The Association for Clinical Documentation Improvement recently hosted a radio show called the ACDIS Radio Show and the piece was titled “How CDI Must Adapt to Healthcare Reform.” You can listen in to a taped recording of the Radio Show in the near future by clicking on the following link
http://www.hcpro.com/acdis/radio_archive.cfm
The radio show started with a survey for attendees to respond to rating the level of physician buy in for the clinical documentation improvement initiatives at their facilities. Here are the results of the responses as appeared in a blog that was published on the ACDIS website- HCPRO.com/ACDIS
CDI success depends on physician support and yet, 68% of poll respondents called support either “poor” (10%) or “fair” (58%), during the February 18 ACDIS Radio program “How CDI must adapt to healthcare reform.”
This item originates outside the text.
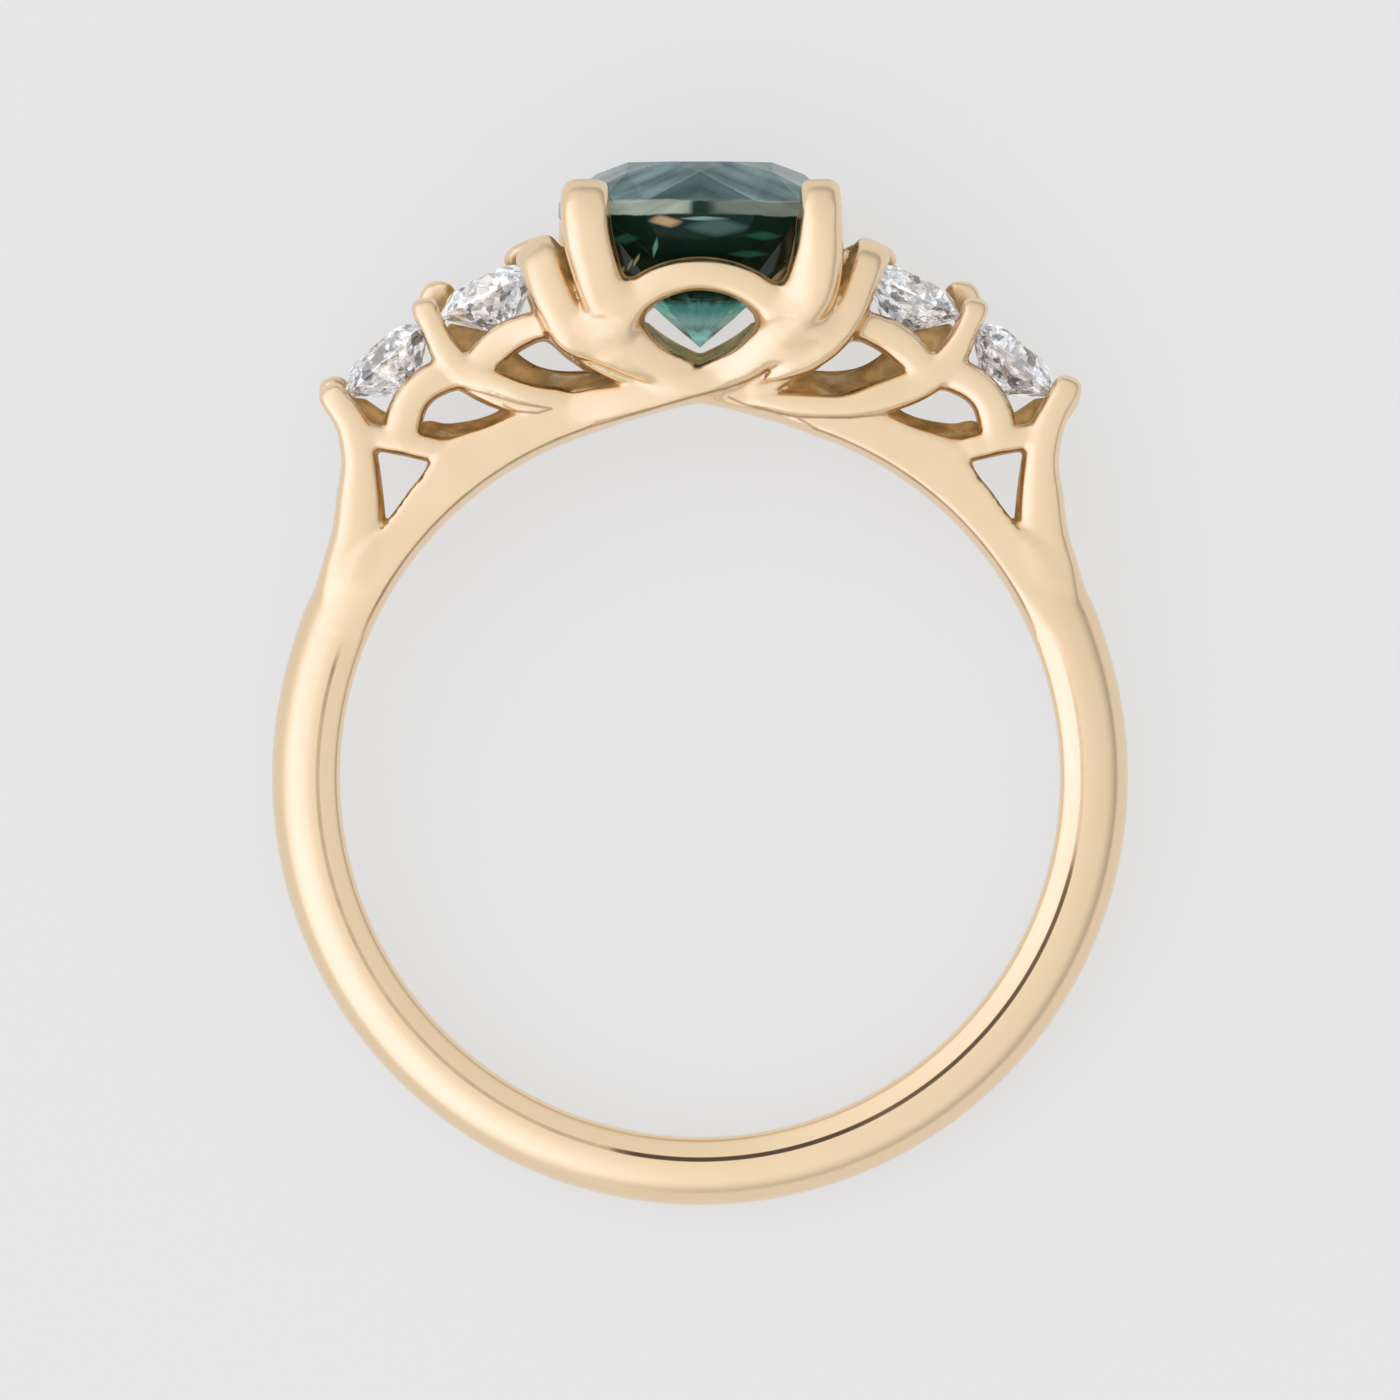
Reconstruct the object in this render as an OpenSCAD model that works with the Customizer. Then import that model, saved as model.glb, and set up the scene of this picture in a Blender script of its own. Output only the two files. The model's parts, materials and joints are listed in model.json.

The poll, which garnered an 85% response rate from the program’s 414 participants, asked “How do you describe the level of physician buy-in into your CDI program?” Additional responses included:
- 2% Outstanding, our physicians fully understand what is in it for them
- 25% Very good, most of our physicians are invested in CDI
- 58% Fair, physicians will respond but often out of obligation
- 10% Poor, many physicians don’t respond to queries or are disengaged
- 5% Don’t know/not applicable
Only 27% indicated their confidence in the degree and level of physician buy-in of their overall CDI program. This is quite concerning for two reasons:
- At this stage in the game, the majority of CDI programs are mature and have been operational for several years now
- Given the longevity of existence of most CDI programs, how can programs continue to operate with “fair” or “poor” buy-in from physicians?
Call to action
Time is of the essence to clearly improve physician engagement. Why? Because good, cost effective patient care, quality outcomes, better care coordination with reduced readmissions, and sustained population health management, all hallmarks of value based performance healthcare models, depends on it.
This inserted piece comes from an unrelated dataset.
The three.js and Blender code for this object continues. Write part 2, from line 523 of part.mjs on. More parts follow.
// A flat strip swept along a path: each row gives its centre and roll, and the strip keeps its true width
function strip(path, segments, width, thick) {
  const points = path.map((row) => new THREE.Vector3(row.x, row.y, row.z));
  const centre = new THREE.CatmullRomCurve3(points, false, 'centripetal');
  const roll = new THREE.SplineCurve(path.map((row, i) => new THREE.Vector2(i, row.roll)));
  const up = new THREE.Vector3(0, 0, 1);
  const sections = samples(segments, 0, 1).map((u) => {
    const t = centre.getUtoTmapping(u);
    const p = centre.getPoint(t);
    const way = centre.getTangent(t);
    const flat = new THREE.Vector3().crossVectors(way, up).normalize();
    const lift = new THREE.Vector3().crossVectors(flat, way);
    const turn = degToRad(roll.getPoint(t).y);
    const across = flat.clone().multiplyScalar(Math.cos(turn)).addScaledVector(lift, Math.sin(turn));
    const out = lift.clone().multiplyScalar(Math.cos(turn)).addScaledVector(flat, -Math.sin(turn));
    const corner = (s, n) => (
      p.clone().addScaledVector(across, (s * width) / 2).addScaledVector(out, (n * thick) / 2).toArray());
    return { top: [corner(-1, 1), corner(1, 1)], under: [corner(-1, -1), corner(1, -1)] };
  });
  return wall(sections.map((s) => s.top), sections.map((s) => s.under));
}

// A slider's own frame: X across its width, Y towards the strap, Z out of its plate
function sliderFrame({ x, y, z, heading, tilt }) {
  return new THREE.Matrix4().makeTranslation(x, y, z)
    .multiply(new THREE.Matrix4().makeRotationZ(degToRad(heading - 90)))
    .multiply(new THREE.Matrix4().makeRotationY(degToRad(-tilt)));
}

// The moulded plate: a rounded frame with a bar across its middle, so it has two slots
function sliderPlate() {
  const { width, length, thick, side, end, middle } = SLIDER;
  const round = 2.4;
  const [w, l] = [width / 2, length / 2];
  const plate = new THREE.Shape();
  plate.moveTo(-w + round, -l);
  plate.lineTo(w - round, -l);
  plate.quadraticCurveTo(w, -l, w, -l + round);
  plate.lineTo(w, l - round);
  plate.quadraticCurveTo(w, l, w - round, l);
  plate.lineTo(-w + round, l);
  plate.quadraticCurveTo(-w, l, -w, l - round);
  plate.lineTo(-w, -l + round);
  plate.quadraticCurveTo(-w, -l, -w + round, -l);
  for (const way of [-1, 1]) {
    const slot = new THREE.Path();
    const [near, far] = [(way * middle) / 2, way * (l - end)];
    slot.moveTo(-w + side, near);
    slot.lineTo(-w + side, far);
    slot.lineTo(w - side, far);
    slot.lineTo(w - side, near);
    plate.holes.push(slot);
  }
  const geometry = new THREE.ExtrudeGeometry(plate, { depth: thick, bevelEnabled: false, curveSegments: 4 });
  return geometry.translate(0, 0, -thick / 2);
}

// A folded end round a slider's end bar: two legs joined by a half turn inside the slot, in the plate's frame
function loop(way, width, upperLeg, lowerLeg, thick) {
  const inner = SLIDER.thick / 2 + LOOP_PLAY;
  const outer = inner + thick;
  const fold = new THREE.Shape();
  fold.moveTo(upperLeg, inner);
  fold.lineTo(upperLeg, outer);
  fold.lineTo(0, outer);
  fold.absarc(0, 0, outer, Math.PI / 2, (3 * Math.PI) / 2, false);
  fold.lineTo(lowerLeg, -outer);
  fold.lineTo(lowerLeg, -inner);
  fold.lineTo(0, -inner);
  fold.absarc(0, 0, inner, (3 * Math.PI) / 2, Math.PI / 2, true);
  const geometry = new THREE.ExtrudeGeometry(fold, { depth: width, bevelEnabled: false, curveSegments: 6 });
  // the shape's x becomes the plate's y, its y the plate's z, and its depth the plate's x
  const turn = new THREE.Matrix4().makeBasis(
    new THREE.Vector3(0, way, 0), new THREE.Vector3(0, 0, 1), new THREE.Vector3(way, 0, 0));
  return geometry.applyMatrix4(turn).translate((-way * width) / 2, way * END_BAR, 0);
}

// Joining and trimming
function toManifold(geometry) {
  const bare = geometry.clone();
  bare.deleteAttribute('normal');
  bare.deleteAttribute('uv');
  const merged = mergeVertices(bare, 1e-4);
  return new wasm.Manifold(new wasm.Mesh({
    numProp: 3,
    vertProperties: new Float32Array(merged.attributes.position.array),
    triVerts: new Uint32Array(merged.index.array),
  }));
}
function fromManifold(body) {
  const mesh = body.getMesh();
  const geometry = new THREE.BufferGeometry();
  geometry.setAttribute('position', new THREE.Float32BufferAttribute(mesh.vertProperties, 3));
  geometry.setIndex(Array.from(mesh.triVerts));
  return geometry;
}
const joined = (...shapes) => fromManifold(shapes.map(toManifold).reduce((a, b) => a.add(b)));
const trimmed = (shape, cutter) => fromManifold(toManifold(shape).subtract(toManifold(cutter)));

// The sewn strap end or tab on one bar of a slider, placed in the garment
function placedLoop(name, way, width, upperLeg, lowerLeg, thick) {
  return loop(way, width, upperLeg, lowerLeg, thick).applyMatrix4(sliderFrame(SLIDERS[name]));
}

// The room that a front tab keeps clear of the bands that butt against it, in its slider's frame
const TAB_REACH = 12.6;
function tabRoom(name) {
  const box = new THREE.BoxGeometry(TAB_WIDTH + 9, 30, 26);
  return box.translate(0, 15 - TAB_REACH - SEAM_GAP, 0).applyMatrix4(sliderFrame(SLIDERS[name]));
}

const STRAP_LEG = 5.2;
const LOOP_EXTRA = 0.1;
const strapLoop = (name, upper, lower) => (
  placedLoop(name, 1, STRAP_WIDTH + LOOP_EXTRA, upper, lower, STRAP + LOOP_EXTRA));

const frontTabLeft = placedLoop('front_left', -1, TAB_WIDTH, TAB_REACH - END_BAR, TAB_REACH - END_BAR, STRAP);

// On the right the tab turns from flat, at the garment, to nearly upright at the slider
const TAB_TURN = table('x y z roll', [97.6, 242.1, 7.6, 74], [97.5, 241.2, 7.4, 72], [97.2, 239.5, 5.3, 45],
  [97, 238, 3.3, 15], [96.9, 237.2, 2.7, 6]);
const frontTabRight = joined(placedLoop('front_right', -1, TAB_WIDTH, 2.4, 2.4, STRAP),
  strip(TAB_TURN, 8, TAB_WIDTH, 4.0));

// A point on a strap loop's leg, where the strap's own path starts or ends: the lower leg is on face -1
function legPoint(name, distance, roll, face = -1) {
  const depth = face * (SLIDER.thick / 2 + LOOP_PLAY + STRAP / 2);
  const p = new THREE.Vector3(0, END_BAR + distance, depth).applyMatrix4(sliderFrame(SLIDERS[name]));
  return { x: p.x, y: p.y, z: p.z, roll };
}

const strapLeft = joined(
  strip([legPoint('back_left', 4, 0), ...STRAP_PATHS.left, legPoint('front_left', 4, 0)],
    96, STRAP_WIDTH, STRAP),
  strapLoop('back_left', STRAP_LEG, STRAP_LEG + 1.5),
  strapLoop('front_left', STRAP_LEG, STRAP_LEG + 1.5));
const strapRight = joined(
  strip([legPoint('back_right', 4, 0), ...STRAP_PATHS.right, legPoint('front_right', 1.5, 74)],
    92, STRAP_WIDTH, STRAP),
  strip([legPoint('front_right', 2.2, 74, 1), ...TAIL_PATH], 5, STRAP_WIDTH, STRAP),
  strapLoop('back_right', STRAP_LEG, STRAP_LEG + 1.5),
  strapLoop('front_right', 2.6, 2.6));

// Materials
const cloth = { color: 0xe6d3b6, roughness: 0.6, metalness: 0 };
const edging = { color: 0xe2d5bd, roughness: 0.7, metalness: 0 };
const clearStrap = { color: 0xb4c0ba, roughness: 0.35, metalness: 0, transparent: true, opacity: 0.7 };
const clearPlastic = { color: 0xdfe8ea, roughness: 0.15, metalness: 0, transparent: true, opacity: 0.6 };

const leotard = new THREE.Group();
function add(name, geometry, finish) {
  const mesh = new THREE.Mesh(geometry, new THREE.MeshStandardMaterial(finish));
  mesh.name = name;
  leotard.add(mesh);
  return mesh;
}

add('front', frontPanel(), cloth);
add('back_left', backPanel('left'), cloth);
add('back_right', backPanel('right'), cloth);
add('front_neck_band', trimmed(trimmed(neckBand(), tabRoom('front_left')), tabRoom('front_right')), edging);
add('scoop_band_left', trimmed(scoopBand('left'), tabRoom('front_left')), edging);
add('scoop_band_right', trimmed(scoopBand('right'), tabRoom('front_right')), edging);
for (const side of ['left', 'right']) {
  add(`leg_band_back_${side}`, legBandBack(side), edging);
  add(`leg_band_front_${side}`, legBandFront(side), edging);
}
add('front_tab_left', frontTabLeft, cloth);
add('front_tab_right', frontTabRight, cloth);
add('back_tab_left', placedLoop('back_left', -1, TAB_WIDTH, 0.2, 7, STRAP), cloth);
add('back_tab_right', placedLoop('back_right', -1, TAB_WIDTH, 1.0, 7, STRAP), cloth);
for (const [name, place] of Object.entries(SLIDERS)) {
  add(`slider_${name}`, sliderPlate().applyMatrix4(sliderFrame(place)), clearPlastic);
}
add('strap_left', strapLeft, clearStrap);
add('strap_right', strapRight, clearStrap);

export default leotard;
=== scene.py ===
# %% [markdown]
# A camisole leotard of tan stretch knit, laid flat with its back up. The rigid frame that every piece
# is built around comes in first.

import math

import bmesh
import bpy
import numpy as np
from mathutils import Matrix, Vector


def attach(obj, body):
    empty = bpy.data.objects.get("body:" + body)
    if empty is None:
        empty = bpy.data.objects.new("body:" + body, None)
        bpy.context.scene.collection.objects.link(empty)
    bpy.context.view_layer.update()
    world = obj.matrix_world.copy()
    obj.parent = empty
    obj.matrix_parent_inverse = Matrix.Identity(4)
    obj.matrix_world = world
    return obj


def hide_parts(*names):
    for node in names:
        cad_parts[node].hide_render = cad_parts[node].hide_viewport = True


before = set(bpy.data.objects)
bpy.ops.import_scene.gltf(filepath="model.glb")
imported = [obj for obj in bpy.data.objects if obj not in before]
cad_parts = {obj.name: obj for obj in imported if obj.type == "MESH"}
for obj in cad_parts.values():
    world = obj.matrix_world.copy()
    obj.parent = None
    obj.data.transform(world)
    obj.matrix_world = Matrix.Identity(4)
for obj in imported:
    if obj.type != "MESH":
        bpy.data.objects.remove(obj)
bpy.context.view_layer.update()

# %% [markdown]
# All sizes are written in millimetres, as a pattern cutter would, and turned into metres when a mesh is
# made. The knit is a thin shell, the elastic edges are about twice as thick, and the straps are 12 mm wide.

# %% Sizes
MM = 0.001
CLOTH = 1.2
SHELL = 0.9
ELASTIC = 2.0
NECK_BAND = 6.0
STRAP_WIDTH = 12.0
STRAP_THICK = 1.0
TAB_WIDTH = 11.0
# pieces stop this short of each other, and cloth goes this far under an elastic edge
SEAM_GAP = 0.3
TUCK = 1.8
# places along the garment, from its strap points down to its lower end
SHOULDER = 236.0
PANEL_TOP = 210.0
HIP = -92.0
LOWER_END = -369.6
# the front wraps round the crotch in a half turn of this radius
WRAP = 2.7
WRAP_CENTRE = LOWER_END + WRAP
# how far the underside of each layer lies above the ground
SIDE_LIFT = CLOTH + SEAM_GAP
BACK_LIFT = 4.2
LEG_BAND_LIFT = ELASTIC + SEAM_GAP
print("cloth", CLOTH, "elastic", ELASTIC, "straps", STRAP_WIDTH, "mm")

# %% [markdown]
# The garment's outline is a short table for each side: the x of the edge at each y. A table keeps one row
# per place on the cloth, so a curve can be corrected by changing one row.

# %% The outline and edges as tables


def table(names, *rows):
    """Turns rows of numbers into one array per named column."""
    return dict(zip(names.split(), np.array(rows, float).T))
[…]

What can we do to change the situation? We need to change the current CDI model. We need to eliminate perpetual query efforts. We need to understand, and help physicians understand, that complete medical record documentation serves as a communication platform, a tool for the accurate reporting of physician care. This medical record documentation directly benefits all other stakeholders associated with patient care. These stakeholders include other physicians and ancillary care providers, case managers charged with coordinating and advocating for the patient’s care and well-being, physician advisors who fight to insure patient’s receive the proper care in the right setting, post–acute care entities, and most importantly the patient themselves.
We need to work hard to dislodge physicians’ misunderstanding that their medical record documentation is merely a necessary evil in the business of medicine, another burdensome task to be rushed through in an overly busy day. Part of our job as CDI specialists is to convince physicians that solid, effective, complete clinical documentation is just simply good medicine and patient care.
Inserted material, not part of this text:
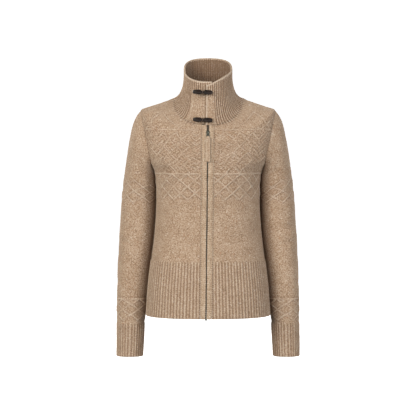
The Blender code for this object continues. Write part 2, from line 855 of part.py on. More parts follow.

Our message must incorporate the ideal that quality documentation is quality medicine and the two are inarguably inseparable.
Enlisting help
Call in the reinforcements. Reach out to your physician advisors, case managers, chief medical officers, vice president of medical affairs, president of the medical staff, and any other supportive individuals in your facility. If they understand the value of CDI, the value of the complete medical record, they’ll be able to explain it to others. They will carry forth the CDI message and address its importance across healthcare department silos. Unfortunately, some physicians equate our efforts as a front to capture more revenue for the hospital, revenue that does not flow into the physician’s own financial bottom line. It’s a fallacy. And it’s our job to dissuade physicians from this notion. Show them how their documentation improves their quality report cards, their readmission rates, and their own financial outcomes.
Lastly, we need to help of ourselves, our own CDI profession. CDI specialists need to stay informed about the changing landscape of healthcare care reform initiatives and demonstration projects. While many CDI programs began as a way to capture additional diagnoses and improve CC/MCC capture rates, healthcare reform is moving payments away from this model to one based on quality-focused delivery of healthcare. We have a certain amount of responsibility to incorporate this information into our quest for the promotion and avocation of complete, accurate, effective, precise clinical documentation.
CDI specialists can remain true to this quest through our present duties and responsibilities in chart review and ongoing communication with the physicians. The form and message of our day-to-day query efforts directly affects whether physicians will ultimately support our CDI programs. The time is now to take a serious hard look at the message we are carrying. The responses to last week’s ACDIS Radio poll serves as a testament to the need for an updated physician message—one that more clearly reflects the true aim of CDI—to improve the quality of the medical record and capture the most accurate description of the care and services provided.